PPG Industries beat Q1 2026 expectations with adjusted EPS of $1.83 versus $1.70 consensus and revenue of $3.9 billion versus $3.84 billion, while organic sales grew 1% and segment EBITDA margin held at 19%. The company returned $260 million to shareholders, repaid $700 million of debt, and reaffirmed full-year EPS guidance of $7.70 to $8.10 despite $240 million to $300 million of expected COGS inflation. Shares initially fell 5.09% after hours before recovering toward $110 in premarket trading.

Analysis

The market is still treating this as a macro cyclical despite the more important message: PPG is increasingly behaving like a self-help compounder with pricing power, not a pure input-cost hostage. The key second-order effect is that faster price-cost recovery should widen the valuation gap versus lower-quality industrials that need volume to heal margins; if management is right that recovery normalizes by early 2027, the stock deserves to rerate before the EPS fully inflects. The most interesting internal spread is segment quality. Aerospace and packaging are effectively giving PPG a technology premium inside an otherwise sleepy coatings basket, while China-linked industrial softness is masking that strength at the consolidated level. That creates a setup where any incremental stabilization in Chinese auto production or global refinish normalization can produce disproportionate margin upside because the market has already priced in the bad mix.

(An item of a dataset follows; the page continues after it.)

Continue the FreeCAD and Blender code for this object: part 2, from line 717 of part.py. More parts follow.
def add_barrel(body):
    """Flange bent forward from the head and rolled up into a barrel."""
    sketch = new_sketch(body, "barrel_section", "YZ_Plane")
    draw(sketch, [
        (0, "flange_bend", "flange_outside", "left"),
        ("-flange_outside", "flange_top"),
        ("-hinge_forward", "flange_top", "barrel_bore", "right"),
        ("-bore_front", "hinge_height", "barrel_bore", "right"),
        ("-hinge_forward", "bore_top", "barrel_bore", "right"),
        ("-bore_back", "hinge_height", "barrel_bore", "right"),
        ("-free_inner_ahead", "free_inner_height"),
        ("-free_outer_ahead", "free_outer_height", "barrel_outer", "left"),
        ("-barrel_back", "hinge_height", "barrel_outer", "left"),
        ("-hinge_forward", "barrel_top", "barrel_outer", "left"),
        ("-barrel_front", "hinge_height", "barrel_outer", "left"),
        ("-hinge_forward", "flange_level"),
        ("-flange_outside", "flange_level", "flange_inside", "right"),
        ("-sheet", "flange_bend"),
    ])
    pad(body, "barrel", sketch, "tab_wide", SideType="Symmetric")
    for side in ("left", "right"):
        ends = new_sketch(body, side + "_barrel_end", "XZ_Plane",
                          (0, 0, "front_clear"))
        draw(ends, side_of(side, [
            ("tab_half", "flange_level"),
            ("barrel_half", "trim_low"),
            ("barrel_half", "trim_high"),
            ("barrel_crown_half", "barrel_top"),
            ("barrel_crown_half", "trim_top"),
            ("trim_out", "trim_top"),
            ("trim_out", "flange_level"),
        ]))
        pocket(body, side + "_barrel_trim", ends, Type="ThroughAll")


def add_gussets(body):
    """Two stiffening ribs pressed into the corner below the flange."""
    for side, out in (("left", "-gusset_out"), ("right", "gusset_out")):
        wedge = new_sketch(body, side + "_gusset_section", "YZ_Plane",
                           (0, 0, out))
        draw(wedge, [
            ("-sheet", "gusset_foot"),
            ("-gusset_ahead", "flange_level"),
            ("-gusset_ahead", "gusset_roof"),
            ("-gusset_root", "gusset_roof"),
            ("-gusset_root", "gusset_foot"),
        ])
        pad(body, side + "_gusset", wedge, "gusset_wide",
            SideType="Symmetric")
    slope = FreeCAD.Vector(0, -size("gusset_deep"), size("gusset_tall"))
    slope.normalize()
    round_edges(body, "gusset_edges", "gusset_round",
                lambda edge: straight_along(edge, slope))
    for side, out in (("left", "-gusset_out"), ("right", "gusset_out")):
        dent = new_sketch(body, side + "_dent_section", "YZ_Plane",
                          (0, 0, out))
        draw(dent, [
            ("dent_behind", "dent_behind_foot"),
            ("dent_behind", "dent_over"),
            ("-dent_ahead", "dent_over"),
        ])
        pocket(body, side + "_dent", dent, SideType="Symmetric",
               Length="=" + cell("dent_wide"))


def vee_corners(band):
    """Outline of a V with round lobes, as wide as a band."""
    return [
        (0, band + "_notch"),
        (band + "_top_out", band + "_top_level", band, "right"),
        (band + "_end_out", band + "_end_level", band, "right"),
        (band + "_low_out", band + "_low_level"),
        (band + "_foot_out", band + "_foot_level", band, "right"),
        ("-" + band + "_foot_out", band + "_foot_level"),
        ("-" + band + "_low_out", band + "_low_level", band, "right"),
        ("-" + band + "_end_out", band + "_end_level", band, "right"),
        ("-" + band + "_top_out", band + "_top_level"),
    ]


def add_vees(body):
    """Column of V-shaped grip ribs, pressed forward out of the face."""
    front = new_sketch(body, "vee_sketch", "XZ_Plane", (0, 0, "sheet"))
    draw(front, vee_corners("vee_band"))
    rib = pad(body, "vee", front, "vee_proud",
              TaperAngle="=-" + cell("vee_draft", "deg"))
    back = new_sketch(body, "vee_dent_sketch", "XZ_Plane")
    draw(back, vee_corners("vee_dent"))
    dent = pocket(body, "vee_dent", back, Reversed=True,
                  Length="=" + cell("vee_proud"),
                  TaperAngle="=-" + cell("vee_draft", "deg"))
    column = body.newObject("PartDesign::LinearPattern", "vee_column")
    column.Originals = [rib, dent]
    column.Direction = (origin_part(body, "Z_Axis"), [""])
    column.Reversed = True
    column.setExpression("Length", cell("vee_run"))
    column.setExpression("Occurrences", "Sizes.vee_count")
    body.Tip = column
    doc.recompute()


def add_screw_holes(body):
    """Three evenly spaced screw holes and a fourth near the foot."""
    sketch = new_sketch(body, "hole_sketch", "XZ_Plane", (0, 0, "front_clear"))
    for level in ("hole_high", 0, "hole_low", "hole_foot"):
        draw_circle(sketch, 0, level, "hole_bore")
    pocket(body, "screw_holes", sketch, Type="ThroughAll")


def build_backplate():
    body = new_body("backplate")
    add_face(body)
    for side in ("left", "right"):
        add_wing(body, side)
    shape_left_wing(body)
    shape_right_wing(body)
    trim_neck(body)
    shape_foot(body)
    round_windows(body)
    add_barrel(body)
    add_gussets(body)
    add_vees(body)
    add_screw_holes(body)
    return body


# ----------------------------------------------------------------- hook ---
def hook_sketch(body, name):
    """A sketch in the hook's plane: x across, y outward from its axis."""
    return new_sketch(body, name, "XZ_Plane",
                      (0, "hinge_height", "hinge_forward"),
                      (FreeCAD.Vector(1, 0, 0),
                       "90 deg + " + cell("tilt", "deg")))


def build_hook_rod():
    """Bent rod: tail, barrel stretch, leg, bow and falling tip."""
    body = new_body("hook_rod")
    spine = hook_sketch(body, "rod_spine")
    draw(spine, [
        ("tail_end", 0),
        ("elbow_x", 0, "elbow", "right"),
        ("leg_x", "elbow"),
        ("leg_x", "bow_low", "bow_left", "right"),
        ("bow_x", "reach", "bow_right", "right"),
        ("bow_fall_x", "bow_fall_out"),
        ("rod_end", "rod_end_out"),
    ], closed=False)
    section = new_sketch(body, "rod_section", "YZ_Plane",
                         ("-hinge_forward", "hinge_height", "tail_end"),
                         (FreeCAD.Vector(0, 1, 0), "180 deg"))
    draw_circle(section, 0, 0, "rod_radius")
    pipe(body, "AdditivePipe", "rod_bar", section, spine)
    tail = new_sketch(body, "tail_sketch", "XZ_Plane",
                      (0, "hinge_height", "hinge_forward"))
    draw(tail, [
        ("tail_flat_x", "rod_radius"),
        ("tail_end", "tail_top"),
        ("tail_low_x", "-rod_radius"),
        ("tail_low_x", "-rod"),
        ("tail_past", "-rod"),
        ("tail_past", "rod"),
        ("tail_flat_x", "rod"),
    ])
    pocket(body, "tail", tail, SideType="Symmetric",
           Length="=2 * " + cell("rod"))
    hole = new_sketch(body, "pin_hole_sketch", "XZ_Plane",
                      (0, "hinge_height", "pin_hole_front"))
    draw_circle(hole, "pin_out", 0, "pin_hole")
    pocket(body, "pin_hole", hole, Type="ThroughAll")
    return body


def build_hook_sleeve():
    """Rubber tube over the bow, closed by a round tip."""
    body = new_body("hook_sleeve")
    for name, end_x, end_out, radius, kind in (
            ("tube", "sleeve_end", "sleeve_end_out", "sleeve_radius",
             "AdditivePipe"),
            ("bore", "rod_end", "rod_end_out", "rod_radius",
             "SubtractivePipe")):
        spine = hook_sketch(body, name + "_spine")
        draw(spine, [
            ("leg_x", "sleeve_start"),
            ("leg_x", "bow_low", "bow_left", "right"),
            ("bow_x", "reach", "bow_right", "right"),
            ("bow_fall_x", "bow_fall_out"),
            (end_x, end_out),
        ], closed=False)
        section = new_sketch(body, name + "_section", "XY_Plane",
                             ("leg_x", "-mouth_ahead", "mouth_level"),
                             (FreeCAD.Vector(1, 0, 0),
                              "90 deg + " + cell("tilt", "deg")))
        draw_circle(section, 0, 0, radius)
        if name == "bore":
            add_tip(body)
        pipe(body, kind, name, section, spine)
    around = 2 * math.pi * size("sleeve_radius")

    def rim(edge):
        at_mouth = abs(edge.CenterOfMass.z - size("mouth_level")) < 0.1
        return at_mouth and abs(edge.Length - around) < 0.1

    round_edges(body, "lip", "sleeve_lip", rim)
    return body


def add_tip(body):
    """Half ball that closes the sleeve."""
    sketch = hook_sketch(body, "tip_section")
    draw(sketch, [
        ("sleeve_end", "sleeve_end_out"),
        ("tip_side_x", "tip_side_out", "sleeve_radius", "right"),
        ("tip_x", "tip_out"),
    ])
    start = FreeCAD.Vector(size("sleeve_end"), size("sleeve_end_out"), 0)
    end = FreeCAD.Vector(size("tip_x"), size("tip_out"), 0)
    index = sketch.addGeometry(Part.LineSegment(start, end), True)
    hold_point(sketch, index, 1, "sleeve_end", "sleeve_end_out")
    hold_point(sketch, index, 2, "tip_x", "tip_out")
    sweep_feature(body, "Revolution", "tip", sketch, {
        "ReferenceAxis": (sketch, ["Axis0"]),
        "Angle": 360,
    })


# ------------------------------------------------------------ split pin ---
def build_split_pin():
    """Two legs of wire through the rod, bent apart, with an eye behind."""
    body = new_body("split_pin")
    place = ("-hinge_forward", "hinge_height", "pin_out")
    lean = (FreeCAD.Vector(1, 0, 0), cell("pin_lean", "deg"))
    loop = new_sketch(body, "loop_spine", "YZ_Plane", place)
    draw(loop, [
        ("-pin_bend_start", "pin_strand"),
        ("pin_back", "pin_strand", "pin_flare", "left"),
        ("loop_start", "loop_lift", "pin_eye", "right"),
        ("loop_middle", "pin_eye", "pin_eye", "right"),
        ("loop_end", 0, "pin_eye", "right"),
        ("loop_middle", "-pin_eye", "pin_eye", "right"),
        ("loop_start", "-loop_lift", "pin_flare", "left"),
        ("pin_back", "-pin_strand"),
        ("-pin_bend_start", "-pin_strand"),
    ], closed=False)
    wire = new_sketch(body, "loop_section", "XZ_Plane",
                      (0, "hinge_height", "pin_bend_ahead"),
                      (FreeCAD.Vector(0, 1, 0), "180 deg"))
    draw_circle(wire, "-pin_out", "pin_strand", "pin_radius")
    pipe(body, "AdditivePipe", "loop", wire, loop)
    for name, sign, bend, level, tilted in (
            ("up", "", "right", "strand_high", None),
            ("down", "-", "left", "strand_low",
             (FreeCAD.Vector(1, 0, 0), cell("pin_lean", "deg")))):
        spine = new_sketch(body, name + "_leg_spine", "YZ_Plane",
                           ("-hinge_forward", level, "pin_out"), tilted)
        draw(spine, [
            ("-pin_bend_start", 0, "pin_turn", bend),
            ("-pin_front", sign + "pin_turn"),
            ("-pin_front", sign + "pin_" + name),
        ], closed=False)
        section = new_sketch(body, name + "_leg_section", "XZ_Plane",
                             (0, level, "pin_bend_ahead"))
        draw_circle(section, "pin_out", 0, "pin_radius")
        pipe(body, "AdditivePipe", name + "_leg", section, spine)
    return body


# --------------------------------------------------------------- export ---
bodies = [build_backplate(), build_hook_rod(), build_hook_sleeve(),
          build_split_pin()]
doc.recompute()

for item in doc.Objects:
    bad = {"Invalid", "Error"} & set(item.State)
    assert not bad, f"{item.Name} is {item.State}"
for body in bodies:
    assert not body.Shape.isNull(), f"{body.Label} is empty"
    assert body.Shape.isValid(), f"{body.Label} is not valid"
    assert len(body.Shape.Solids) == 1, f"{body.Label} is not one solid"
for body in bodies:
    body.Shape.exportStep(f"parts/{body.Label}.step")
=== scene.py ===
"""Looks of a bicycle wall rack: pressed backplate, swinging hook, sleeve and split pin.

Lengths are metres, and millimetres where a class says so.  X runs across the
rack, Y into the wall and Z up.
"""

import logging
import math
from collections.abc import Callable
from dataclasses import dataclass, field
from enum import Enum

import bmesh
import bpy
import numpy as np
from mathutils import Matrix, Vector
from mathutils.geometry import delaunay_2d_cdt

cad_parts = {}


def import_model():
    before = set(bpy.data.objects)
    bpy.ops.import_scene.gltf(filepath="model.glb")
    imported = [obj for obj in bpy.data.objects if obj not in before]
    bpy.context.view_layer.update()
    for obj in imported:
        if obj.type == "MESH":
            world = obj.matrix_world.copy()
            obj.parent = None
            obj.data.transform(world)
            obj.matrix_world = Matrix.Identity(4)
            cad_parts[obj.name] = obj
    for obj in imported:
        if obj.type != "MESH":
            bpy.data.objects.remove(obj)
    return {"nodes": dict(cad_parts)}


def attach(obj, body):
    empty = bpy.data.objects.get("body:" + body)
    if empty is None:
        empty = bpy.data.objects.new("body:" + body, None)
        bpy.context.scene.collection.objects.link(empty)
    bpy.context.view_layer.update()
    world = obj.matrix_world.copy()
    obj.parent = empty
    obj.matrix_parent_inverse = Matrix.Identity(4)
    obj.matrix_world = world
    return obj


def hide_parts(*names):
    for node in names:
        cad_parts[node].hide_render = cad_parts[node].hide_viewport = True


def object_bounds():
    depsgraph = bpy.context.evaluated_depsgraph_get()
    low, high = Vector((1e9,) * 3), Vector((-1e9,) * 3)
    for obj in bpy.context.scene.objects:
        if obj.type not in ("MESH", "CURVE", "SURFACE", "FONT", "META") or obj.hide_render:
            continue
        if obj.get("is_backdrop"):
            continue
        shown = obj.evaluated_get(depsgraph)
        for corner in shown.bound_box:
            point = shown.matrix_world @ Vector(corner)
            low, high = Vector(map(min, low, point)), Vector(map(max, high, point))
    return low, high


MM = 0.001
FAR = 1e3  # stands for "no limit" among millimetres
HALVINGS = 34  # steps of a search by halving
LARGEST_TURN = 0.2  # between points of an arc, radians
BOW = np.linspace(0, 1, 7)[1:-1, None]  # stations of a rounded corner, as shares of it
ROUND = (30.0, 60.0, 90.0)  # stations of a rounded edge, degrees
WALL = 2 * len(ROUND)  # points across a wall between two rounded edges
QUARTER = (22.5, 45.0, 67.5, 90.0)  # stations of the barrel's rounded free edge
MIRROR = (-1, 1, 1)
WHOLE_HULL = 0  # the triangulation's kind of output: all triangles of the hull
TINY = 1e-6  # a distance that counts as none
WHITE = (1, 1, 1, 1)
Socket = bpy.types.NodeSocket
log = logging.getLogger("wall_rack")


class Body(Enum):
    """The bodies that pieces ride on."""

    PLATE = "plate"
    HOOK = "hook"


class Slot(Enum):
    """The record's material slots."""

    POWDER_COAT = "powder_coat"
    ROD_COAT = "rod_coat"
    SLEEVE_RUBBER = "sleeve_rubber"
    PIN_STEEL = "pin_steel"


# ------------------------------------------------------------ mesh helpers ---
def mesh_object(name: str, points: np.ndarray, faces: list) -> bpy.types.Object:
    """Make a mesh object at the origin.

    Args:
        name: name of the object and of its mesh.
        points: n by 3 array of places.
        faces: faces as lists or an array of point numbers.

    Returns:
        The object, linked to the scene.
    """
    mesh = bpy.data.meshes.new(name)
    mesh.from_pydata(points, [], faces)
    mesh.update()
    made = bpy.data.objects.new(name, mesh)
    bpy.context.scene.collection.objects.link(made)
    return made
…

The downside case is not earnings collapse but a prolonged credibility discount: if consensus keeps drifting down while management holds the guide, the stock can remain cheap longer than fundamentals justify. The tail risk is a second inflation leg without offsetting volume, which would expose how much of the current thesis depends on pricing discipline and not demand acceleration. In that scenario, the balance sheet still protects the equity, but multiple expansion would stall. Contrarian view: the market may be underestimating how much of PPG's improvement is operational rather than cyclical. If this is mostly execution and product mix, then the appropriate frame is not 'late-cycle industrial' but 'defensive industrial with embedded growth optionality,' which supports a higher multiple even before macro clears. The cleanest tell over the next 1-2 quarters will be whether margin resilience persists despite flat volumes; if it does, the bear case on elasticity breaks.